Dalam hal ini, Indonesia memiliki peluang untuk memproduksi vaksin flu burung untuk pasar global. Khusus untuk industri ternak potong secara terintegrasi di lahan kelapa sawit, Malaysia telah menjadi pelopornya dan cukup berhasil untuk ternak sapi dan rusa. Inovasi bisnis tersebut sangat berhasil terutama untuk sapi pedaging, di antaranya sapi Bali impor dari Indonesia, yang mampu memberikan tambahan penghasilan pada industri kelapa sawit. Pengembangan pembudidayaan rumput laut mengalami kendala di antaranya masalah ketersediaan bibit yang tepat jumlah, tepat waktu, tepat mutu, sedangkan untuk peralatan dan bahan-bahan lainnya mudah didapat di sekitar lokasi budidaya.
Para agrotechnopreneur dan pengrajin furniture Indonesia harus sanggup melakukan inovasi baru untuk menembus pasar global. Oleh karena itu, berbagai inovasi dalam bentuk, rupa, fungsi, ukuran, bobot serta citra dan martabat harus diupayakan. Inovasi yang dilakukan harus memenuhi tiga elemen, yaitu mutakhir, kompleks, dan memiliki desain yang kuat.
Selain inovasi dalam bisnis furnitur, kelangkaan energi dan pangan pada beberapa tahun terakhir juga membuka peluang bisnis dalam bidang energi alternatif. Biomassa hasil pertanian khususnya limbah agroindustri merupakan salah satu sumber energi alternatif. Beberapa contoh limbah industri pertanian yang memiliki prospek bisnis energi alternatif di Indonesia adalah briket arang, biogas, biodiesel, dan aseton, etanol serta butanol. Potensi limbah agroindustri lainnya adalah sekam padi yang mulai dikembangkan untuk bahan bakar Pembangkit Listrik Tenaga Diesel (PLTD). Pada akhirnya, penggunaan bahan bakar alternatif dapat menjadi bisnis yang prospektif di masa depan.
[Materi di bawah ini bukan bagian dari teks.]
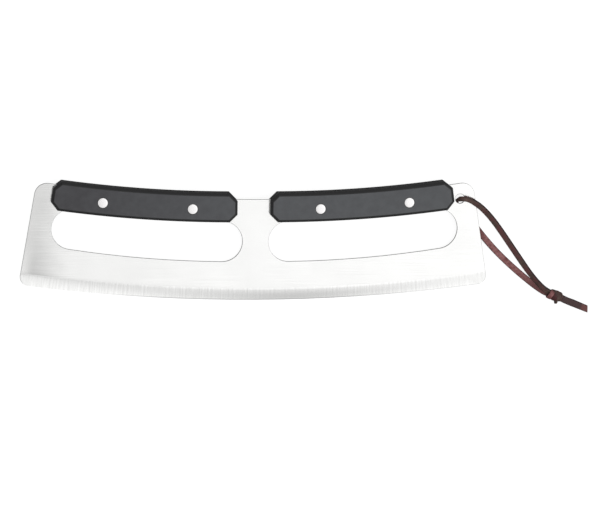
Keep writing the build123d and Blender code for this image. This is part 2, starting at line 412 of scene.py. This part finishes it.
rivet_steel = brushed(
    "rivet_steel", streak_length=0.004, streak_width=0.0004, cloudiness=1.0,
    dull=colour(234, 232, 232), bright=colour(252, 251, 251), smooth=0.2, rough=0.3, relief=0.00001,
)[0]


def turned(name, node, place, face, profile):
    """Turns a rivet half from its profile of radii and heights, and sets it in its hole."""
    form = bmesh.new()
    points = [form.verts.new((radius, 0, height)) for radius, height in profile]
    for first, second in zip(points, points[1:]):
        form.edges.new((first, second))
    bmesh.ops.spin(
        form, geom=[*form.verts, *form.edges], cent=(0, 0, 0), axis=(0, 0, 1), dvec=(0, 0, 0),
        angle=2 * pi, steps=rivet_steps, use_merge=True, use_duplicate=False,
    )
    bmesh.ops.remove_doubles(form, verts=form.verts, dist=merge_reach)
    finish = form.loops.layers.float_vector.new("finish")
    for shape in form.faces:
        shape.smooth = True
        for loop in shape.loops:
            loop[finish] = loop.vert.co
    for edge in form.edges:
        edge.smooth = edge.calc_face_angle(0) < arris_turn
    axes = Matrix((blade_along, face * blade_up, face * blade_out)).transposed()
    centre = edge_middle + place[0] * blade_along + place[1] * blade_up
    bmesh.ops.transform(form, matrix=Matrix.Translation(centre) @ axes.to_4x4(), verts=form.verts)
    bmesh.ops.recalc_face_normals(form, faces=form.faces)
    finished(form, name, [rivet_steel], "knife", "rivet_steel", node)


# Half sections of the head and of each rivet half, as radii and heights, from the middle of the crown inwards
head_profile = [
    (0.0, rim_depth + crown_height),
    (head_radius * 0.4, rim_depth + crown_height * 0.84),
    (head_radius * 0.75, rim_depth + crown_height * 0.3),
    (head_radius - head_rounding, rim_depth - head_rounding * 0.2),
    (head_radius - head_rounding * 0.3, rim_depth - head_rounding * 0.5),
    (head_radius, rim_depth - head_rounding * 1.3),
    (head_radius, head_seat),
]
socket_profile = [
    *head_profile,
    (socket_radius, head_seat),
    (socket_radius, inner_end),
    (socket_bore, inner_end),
    (socket_bore, head_seat),
    (0.0, head_seat),
]
post_profile = [*head_profile, (post_radius, head_seat), (post_radius, inner_end), (0.0, inner_end)]
for name, place in rivet_places.items():
    turned(f"{name}_socket", f"{name}_rivet_socket", place, 1, socket_profile)
    turned(f"{name}_post", f"{name}_rivet_post", place, -1, post_profile)

# Lanyard: one flat leather lace, doubled through the hanging hole. Its grain side is dyed dark brown, its
# flesh side is a raw reddish brown, and its cut edges are stained nearly black.
lace_width, lace_thickness = 0.0047, 0.0020
lace_corner = 0.0006
lace_corner_steps = 3
lace_columns = 4
cut_turn = radians(60)
route_grain = 12  # points of a smoothed line for each one of its route

front_leg_route = [
    (0.1575, 0.0225, 0.0018), (0.1541, 0.0245, 0.0020), (0.1535, 0.0292, 0.0040),
    (0.1542, 0.0308, 0.0096), (0.1560, 0.0313, 0.0134), (0.1620, 0.0307, 0.0134),
    (0.1693, 0.0266, 0.0123), (0.1757, 0.0212, 0.0095), (0.1819, 0.0147, 0.0060),
    (0.1884, 0.0065, 0.0034), (0.1957, -0.0039, 0.0025), (0.2037, -0.0155, 0.0025),
    (0.2108, -0.0256, 0.0027), (0.2168, -0.0328, 0.0042), (0.2215, -0.0377, 0.0054),
    (0.2259, -0.0404, 0.0056),
]
back_leg_route = [
    (0.1575, 0.0225, 0.0018), (0.1612, 0.02065, 0.0015), (0.1669, 0.0125, 0.0013),
    (0.1740, 0.0034, 0.0013), (0.1820, -0.0059, 0.0013), (0.1901, -0.0141, 0.0013),
    (0.1980, -0.0214, 0.0013), (0.2062, -0.0284, 0.0013), (0.2146, -0.0351, 0.0017),
    (0.2210, -0.0397, 0.0026), (0.2255, -0.0418, 0.0031),
]
tail_route = [
    (0.2363, -0.0455, 0.0044), (0.2401, -0.0473, 0.0040), (0.2453, -0.0493, 0.0024),
    (0.2510, -0.0516, 0.0014), (0.2562, -0.0537, 0.0014),
]
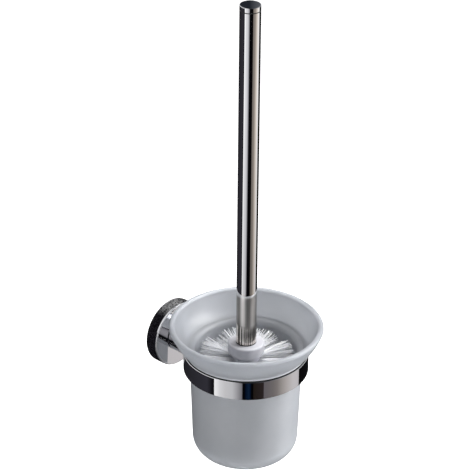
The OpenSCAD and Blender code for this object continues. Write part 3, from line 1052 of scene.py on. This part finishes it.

Potensi pemanfaatan minyak nabati, salah satunya kelapa sawit, sebagai bahan baku dalam produksi pelumas juga dapat dipertimbangkan. Pemanfaatan minyak nabati ini dapat dikembangkan melalui modifikasi teknologi proses, penetapan aditif dan interaksinya sebagai salah satu alternatif pemberdayaan sektor agroindustri hilir minyak sawit. Pengembangan minyak pelumas dari minyak nabati memiliki prospek yang cerah di Indonesia, karena selain ketersediaan bahan baku yang melimpah, pengembangan teknologi inovasinya pun saat ini telah mulai dilakukan. Oleh karena itu, Indonesia diharapkan dapat menjadi salah satu negara penghasil minyak pelumas yang berdaya saing di masa depan.